# [Supplied data]

---------------

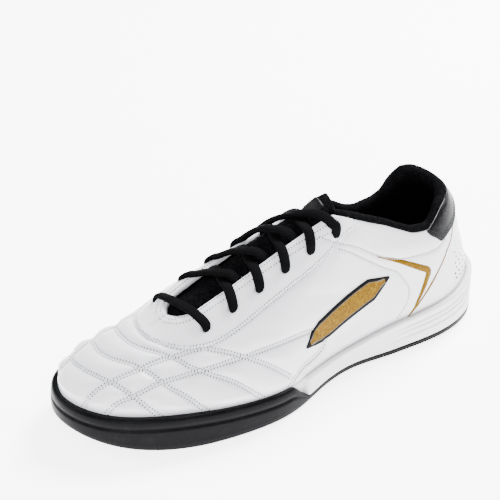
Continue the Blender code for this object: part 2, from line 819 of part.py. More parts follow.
def build_facing(parts, tools, surface):
    """Lace facing: a second layer round the throat, punched with the upper."""
    chosen = [c for c in COLUMNS if c.at >= THROAT_TOP]
    rows = []
    for c in chosen:
        top = q_top(c)
        high = top if top >= 1.0 else q_below(c, top, FACING_EDGE)
        low = q_facing(c)
        rows.append([on_face(c, low + (high - low) * i / 3, SOFT_GAP) for i in range(4)])
    made = finish_mesh("lace_facing", grid_mesh(list(zip(*rows)), False), surface, parts, outward=False)
    thicken(made, FACING, 1.0)
    cut(made, tools.objects["eyelet_punch"])
    return made


def build_cuff(parts, surface):
    """Black padded textile rim that stands on the collar and lines it inside."""
    front = [c for c in COLUMNS if c.side > 0 and c.at < CUFF_END]
    back = [c for c in COLUMNS if c.side < 0 and c.at < CUFF_END]
    chosen = list(reversed(front)) + list(reversed(back))
    sections = []
    inner = UPPER_WALL + CUFF_GAP
    for c in chosen:
        top = q_top(c)
        full = ease((c.at - CUFF_HEEL[0]) / (CUFF_HEEL[1] - CUFF_HEEL[0]))
        rise = CUFF_RISE * (CUFF_HEEL_SHARE + (1 - CUFF_HEEL_SHARE) * full)
        place = profile(c, top)[0]
        near = profile(c, top - 2 * FACE_STEP)[0]
        up = (place - near) / np.linalg.norm(place - near)
        out = np.array((-up[1], up[0]))
        section = []
        for inward, above in ((CUFF_LIP, CUFF_GAP), (0.0, rise * 0.55), (CUFF_ROOF[0], rise),
                              (CUFF_ROOF[1], rise), (CUFF_PAD, rise * 0.2)):
            spot = place - out * inward + up * above
            section.append(lift(c, spot[0], spot[1]))
        for deep, inward in ((0.35, CUFF_PAD), (1.0, inner + CUFF_THIN), (1.0, inner), (0.5, inner)):
            q = q_below(c, top, CUFF_DEPTH * deep)
            section.append(on_face(c, q, -inward))
        section.append(lift(c, *(place - out * inner + up * CUFF_GAP)))
        sections.append(section)
    bm = bmesh.new()
    verts = [[bm.verts.new(world(*point)) for point in section] for section in sections]
    count = len(sections[0])
    for one, two in zip(verts, verts[1:]):
        for j in range(count):
            k = (j + 1) % count
            bm.faces.new((one[j], one[k], two[k], two[j]))
    bm.faces.new(verts[0])
    bm.faces.new(list(reversed(verts[-1])))
    return finish_mesh("collar_cuff", bm, surface, parts)


def build_heel_tab(parts, surface):
    """Black gloss patch over the top of the heel, its side lobes lower than its middle."""
    lateral = [c for c in COLUMNS if c.side > 0 and c.at <= TAB_DROP[-1].at]
    medial = [c for c in COLUMNS if c.side < 0 and c.at <= TAB_DROP[-1].at]
    rows = []
    for c in list(medial) + list(lateral):
        top = q_below(c, q_top(c), GAP)
        low = q_below(c, top, follow(TAB_DROP, c.at, "drop"))
        rows.append([on_face(c, low + (top - low) * i / 2, SOFT_GAP) for i in range(3)])
    made = finish_mesh("heel_tab", grid_mesh(list(zip(*rows)), False), surface, parts, outward=False)
    thicken(made, TAB_THICKNESS, 1.0)
    return made


def build_tongue(parts, surface):
    """Black padded textile tongue under the throat."""
    places = [TONGUE_TOP] + [at for at in STATIONS if THROAT_TOP <= at <= TONGUE_FRONT]
    rows = []
    for at in places:
        droop = TONGUE_DROOP * ease((DROOP_START - at) / (DROOP_START - TONGUE_TOP))
        under = UPPER_WALL + TONGUE_GAP + droop
        half = max(throat_half_width(at), TONGUE_TIP_HALF) + TONGUE_COVER
        row = []
        for share in TONGUE_SHARES:
            c = column(at, 1 if share >= 0 else -1)
            q = q_at_distance(c, abs(share) * half) if share else 1.0
            row.append(on_face(c, q, -under))
        rows.append(row)
    made = finish_mesh("tongue", grid_mesh(rows, False), surface, parts, outward=False)
    thicken(made, TONGUE_PAD, -1.0)
    return made


# Lace


def lace_point(s, across, out):
    """World point and outward direction above the upper's own face."""
    c = column(s / SOLE_LENGTH, 1 if across >= 0 else -1)
    q = q_at_distance(c, abs(across))
    point = world(*on_face(c, q, out))
    outward = (point - world(*on_face(c, q, out - NORMAL_STEP))).normalized()
    return point, outward


def lace_strip(stops):
    """Flat strip through (s, across, out) stops, as a bmesh."""
    bm = bmesh.new()
    frames = [lace_point(*stop) for stop in stops]
    sections = []
    for i, (point, outward) in enumerate(frames):
        ahead = frames[min(i + 1, len(frames) - 1)][0] - frames[max(i - 1, 0)][0]
        across = ahead.cross(outward).normalized()
        outward = across.cross(ahead).normalized()
        half, thin = LACE_WIDTH / 2, LACE_THICKNESS / 2
        section = []
        for side, up in ((-1, 0), (-0.78, 1), (0.78, 1), (1, 0), (0.78, -1), (-0.78, -1)):
            section.append(bm.verts.new(point + across * half * side + outward * thin * up))
        sections.append(section)
    for one, two in zip(sections, sections[1:]):
        for j in range(6):
            k = (j + 1) % 6
            bm.faces.new((one[j], one[k], two[k], two[j]))
    bm.faces.new(sections[0])
    bm.faces.new(list(reversed(sections[-1])))
    bmesh.ops.recalc_face_normals(bm, faces=bm.faces)
    return bm


def lace_stops(pair, side, over):
    """Stops of one strip from a lace hole to the opposite side's next hole or flap edge."""
    at, _ = eyelet_place(pair, side)
    following, _ = eyelet_place(pair + 1, -side)
    c, q, _, _ = eyelet_frame(pair, side)
    start = abs(on_face(c, q)[1] - c.spine[1]) + LACE_PAST_HOLE
    last = pair + 1 == EYELET_PAIRS
    if last:
        c, q, _, _ = eyelet_frame(pair + 1, -side)
        end = abs(on_face(c, q)[1] - c.spine[1]) + LACE_PAST_HOLE
    else:
        end = throat_half_width(following) - LACE_WIDTH * 0.75
    above = SOFT_GAP + FACING + LACE_CLEAR + LACE_THICKNESS / 2
    middle = LACE_LOW + (LACE_THICKNESS - LACE_BITE if over else 0.0)
    stops = []
    for i in range(LACE_STEPS + 1):
        t = i / LACE_STEPS
        across = start + (-end - start) * t
        reach = 1.0 if last else LACE_SHORT
        s = (at + (following - at) * t * reach) * SOLE_LENGTH
        edge = throat_half_width(s / SOLE_LENGTH)
        if across > 0:
            out = middle + (above - middle) * ease(across / (edge + LACE_EASE))
        elif last:
            out = middle + (above - middle) * ease(-across / (edge + LACE_EASE))
        else:
            out = middle + (-LACE_DIVE - middle) * ease(-across / edge)
        stops.append((s, side * across, out))
    return stops


def build_laces(parts, tools, surface):
    """A bar across the lowest holes and four crossings above it."""
    above = SOFT_GAP + FACING + LACE_BAR_CLEAR + LACE_THICKNESS / 2
    ends = []
    for side in (1, -1):
        c, q, _, _ = eyelet_frame(1, side)
        ends.append((c.at * SOLE_LENGTH, on_face(c, q)[1] - c.spine[1] + side * LACE_PAST_HOLE))
    stops = []
    for i in range(LACE_STEPS + 2):
        t = i / (LACE_STEPS + 1)
        s, across = (one + (two - one) * t for one, two in zip(*ends))
        edge = throat_half_width(s / SOLE_LENGTH)
        out = LACE_BAR_LOW + (above - LACE_BAR_LOW) * ease(abs(across) / (edge + LACE_EASE))
        stops.append((s, across, out))
    finish_mesh("lace_bar_1", lace_strip(stops), surface, parts)
    for pair in range(2, EYELET_PAIRS):
        under = finish_mesh(f"lace_cross_{pair}", lace_strip(lace_stops(pair, 1, False)), surface, parts)
        over = cutter(f"lace_over_{pair}", lace_strip(lace_stops(pair, -1, True)), tools)
        union = under.modifiers.new("join", "BOOLEAN")
        union.operation = "UNION"
        union.solver = "EXACT"
        union.object = over


# Side flash


def build_flash(name, side, surface, parts):
    """Raised gold bar with pointed ends on one quarter."""
    front = np.array((FLASH_FRONT[0] * SOLE_LENGTH, FLASH_FRONT[1] * ANKLE_HEIGHT))
    rear = np.array((FLASH_REAR[0] * SOLE_LENGTH, FLASH_REAR[1] * ANKLE_HEIGHT))
    along = rear - front
    across = np.array((-along[1], along[0])) / np.linalg.norm(along)
    rows = []
    for v in (-1, 0, 1):
        row = []
        for i in range(FLASH_STEPS + 1):
            t = i / FLASH_STEPS
            from_end = min(t, 1 - t) + FLASH_BLUNT
            half = FLASH_HALF_WIDTH * min(1.0, from_end / FLASH_TIP)
            s, h = front + along * t + across * half * v
            c = column(s / SOLE_LENGTH, side)
            row.append(on_face(c, q_at_height(c, h), SOFT_GAP))
        rows.append(row)
    made = finish_mesh(name, grid_mesh(rows, False), surface, parts, outward=False)
    if side * (made.data.polygons[0].normal.x) < 0:
        made.data.flip_normals()
    thicken(made, FLASH_THICKNESS, 1.0)
    return made


def main():
    """Clear the scene and build the shoe."""
    for old in list(bpy.data.objects):
        bpy.data.objects.remove(old, do_unlink=True)
    parts = bpy.data.collections.new("indoor_soccer_shoe")
    tools = bpy.data.collections.new("cutters")
    bpy.context.scene.collection.children.link(parts)
    bpy.context.scene.collection.children.link(tools)
    leather = material("white_leather", (0.86, 0.86, 0.87), 0.38)
    foam = material("white_foam", (0.88, 0.84, 0.85), 0.50)
    rubber = material("black_rubber", (0.020, 0.020, 0.022), 0.45)
    textile = material("black_textile", (0.015, 0.015, 0.017), 0.85)
    gloss = material("black_gloss", (0.020, 0.020, 0.022), 0.25)
    gold = material("gold_foil", (0.62, 0.45, 0.20), 0.35, 0.6)
    build_eyelet_punch(tools)
    build_outsole(parts, tools, rubber)
    build_midsole(parts, tools, foam)
    build_insole(parts, textile)
    build_upper(parts, tools, leather)
    build_facing(parts, tools, leather)
    build_cuff(parts, textile)
    build_heel_tab(parts, gloss)
    build_tongue(parts, textile)
    build_laces(parts, tools, textile)
    build_flash("side_flash_lateral", 1, gold, parts)
    build_flash("side_flash_medial", -1, gold, parts)


main()
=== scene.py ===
"""Looks of a left indoor soccer shoe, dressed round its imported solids.

Shoe coordinates, in metres: s runs forward from the back of the sole, w to the
lateral side, h up from the floor. The shape functions repeat those of the solids.
"""

from __future__ import annotations

import logging
import math
from dataclasses import dataclass
from enum import Enum
from typing import NamedTuple, Sequence

import bpy
import numpy as np
from mathutils import Matrix, Vector, noise
from mathutils.bvhtree import BVHTree
from mathutils.kdtree import KDTree


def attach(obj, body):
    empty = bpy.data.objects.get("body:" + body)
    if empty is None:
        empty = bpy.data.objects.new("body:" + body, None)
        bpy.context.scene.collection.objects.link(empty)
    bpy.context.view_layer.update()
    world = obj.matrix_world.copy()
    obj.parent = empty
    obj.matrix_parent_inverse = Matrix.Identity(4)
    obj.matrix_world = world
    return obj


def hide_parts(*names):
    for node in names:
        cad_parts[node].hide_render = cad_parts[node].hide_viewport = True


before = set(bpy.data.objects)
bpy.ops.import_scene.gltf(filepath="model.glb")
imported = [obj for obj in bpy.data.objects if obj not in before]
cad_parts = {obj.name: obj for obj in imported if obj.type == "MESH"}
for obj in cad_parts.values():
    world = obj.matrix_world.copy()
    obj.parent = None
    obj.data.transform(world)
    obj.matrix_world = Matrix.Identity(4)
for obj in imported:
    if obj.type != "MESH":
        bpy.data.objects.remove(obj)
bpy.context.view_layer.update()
LOG = logging.getLogger("shoe")
MM = 0.001

# Driving sizes, the same as in the solids
LENGTH = 0.288
HEEL_WIDTH = 0.072
WAIST_WIDTH = 0.067
BALL_WIDTH = 0.1015
INSTEP_HEIGHT = 0.107
TOE_HEIGHT = 0.0525
ANKLE_HEIGHT = 0.090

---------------

# [Task to carry out]
Only the lines from the one containing "build_heel_tab(parts, gloss)" through the one containing "from typing import NamedTuple, Sequence" are to be reproduced, exactly as they appear.

# [Exercise solution]
    build_heel_tab(parts, gloss)
    build_tongue(parts, textile)
    build_laces(parts, tools, textile)
    build_flash("side_flash_lateral", 1, gold, parts)
    build_flash("side_flash_medial", -1, gold, parts)


main()
=== scene.py ===
"""Looks of a left indoor soccer shoe, dressed round its imported solids.

Shoe coordinates, in metres: s runs forward from the back of the sole, w to the
lateral side, h up from the floor. The shape functions repeat those of the solids.
"""

from __future__ import annotations

import logging
import math
from dataclasses import dataclass
from enum import Enum
from typing import NamedTuple, Sequence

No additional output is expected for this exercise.